DR Congo\'s army chief General Francois Olenga told AFP that a battalion of government troops would also be posted in the city of about a million inhabitants, as well as a company at the airport.

M23 was founded by former fighters in a Tutsi rebel group whose members were integrated into the regular army under a 2009 peace deal that they claim was never fully implemented.

Decades of conflict between multiple militia forces -- as well as meddling by regional armies -- have ravaged Congo\'s east, which holds vast mineral wealth including copper, diamonds, gold and key mobile phone component coltan.

UN experts have accused Rwanda and Uganda -- which played active roles in DR Congo\'s 1996-2003 wars -- of supporting M23, a charge both countries deny.

Britain on Friday froze $33.7 million (25.9 million euros) in aid to Rwanda following "credible and compelling reports of Rwandan involvement with M23," International Development Secretary Justine Greening said, a move condemned by Kigali.

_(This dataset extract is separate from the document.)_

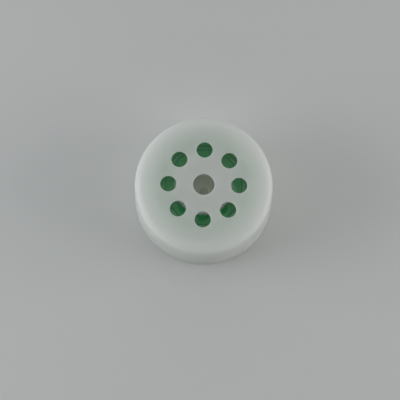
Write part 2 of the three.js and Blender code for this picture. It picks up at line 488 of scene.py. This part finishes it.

Tens of thousands of civilians in DR Congo have had to flee repeated rounds of fighting over several years in the region.

Aid agencies are struggling to cope with the newly displaced, with some 285,000 people having fled their homes since the rebels began their uprising in April.

The instability in DR Congo\'s east was exacerbated by the aftermath of the 1994 genocide in Rwanda, when Hutus implicated in the killing of some 800,000 mostly Tutsi victims fled across the Congolese border after Tutsi leader Paul Kagame came to power.

In peaceful times, Goma is the starting point for visits to nearby Virunga National Park to view endangered mountain gorillas.